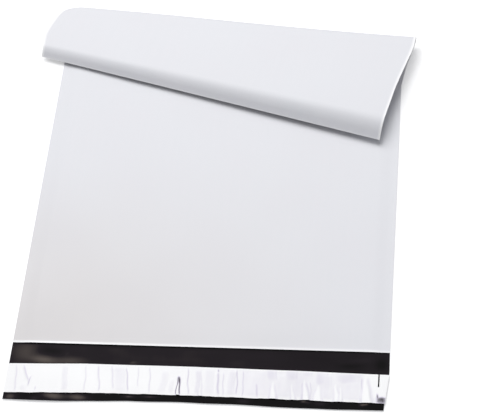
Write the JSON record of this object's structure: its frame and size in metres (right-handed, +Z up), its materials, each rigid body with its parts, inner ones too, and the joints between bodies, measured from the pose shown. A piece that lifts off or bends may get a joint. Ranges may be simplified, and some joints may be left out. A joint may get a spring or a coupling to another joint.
{
  "type": "poly mailer",
  "caption": "Flat film shipping bag lying on its back, flap open with a covered adhesive line, closed end rolled up and over the front.",
  "frame": {"origin": "middle of the mouth, on the back wall's outer face, which lies on the floor", "axes": "+Z up; +Y along the bag from the mouth to the rolled end; +X to the right, the wide side of the roll"},
  "size_m": [0.4031, 0.4624, 0.0186],
  "materials": {
    "white_film": "satin white polyethylene film, black on its inner face",
    "hot_melt_adhesive": "tacky, slightly yellow",
    "liner_paper": "white, silicone coated, lightly wrinkled"
  },
  "bodies": {
    "root": {"mailer_film": "white_film", "adhesive_line": "hot_melt_adhesive", "release_liner": "liner_paper"}
  },
  "joints": []
}
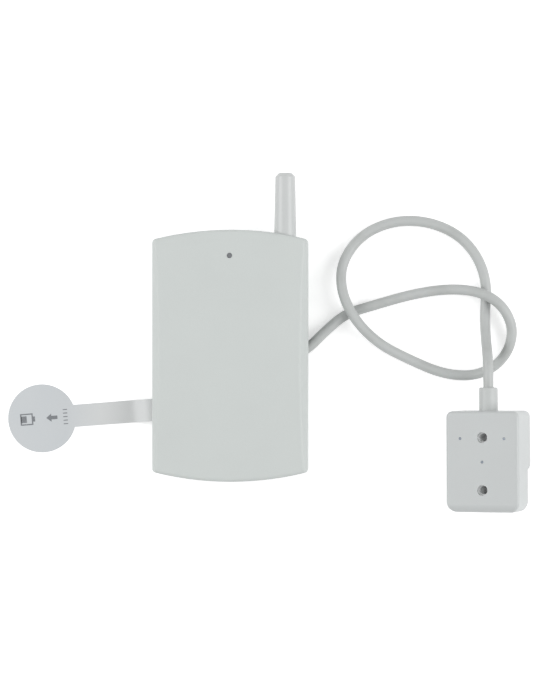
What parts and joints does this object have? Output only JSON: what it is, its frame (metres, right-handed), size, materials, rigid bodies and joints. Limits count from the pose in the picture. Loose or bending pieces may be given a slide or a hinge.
==========
● Directions: Every record should be given again exactly.

● Final result:
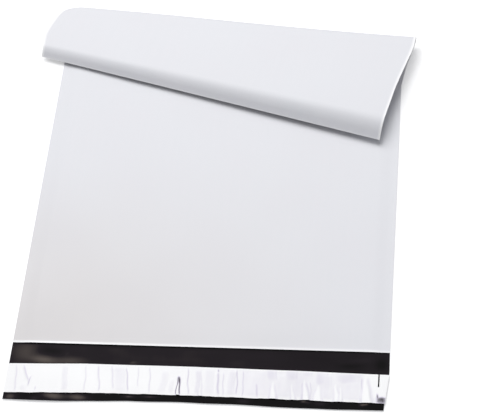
Write the JSON record of this object's structure: its frame and size in metres (right-handed, +Z up), its materials, each rigid body with its parts, inner ones too, and the joints between bodies, measured from the pose shown. A piece that lifts off or bends may get a joint. Ranges may be simplified, and some joints may be left out. A joint may get a spring or a coupling to another joint.
{
  "type": "poly mailer",
  "caption": "Flat film shipping bag lying on its back, flap open with a covered adhesive line, closed end rolled up and over the front.",
  "frame": {"origin": "middle of the mouth, on the back wall's outer face, which lies on the floor", "axes": "+Z up; +Y along the bag from the mouth to the rolled end; +X to the right, the wide side of the roll"},
  "size_m": [0.4031, 0.4624, 0.0186],
  "materials": {
    "white_film": "satin white polyethylene film, black on its inner face",
    "hot_melt_adhesive": "tacky, slightly yellow",
    "liner_paper": "white, silicone coated, lightly wrinkled"
  },
  "bodies": {
    "root": {"mailer_film": "white_film", "adhesive_line": "hot_melt_adhesive", "release_liner": "liner_paper"}
  },
  "joints": []
}
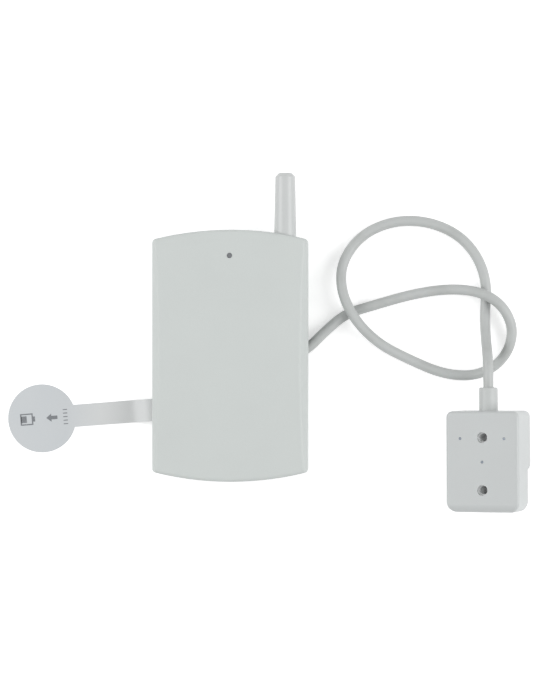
What parts and joints does this object have? Output only JSON: what it is, its frame (metres, right-handed), size, materials, rigid bodies and joints. Limits count from the pose in the picture. Loose or bending pieces may be given a slide or a hinge.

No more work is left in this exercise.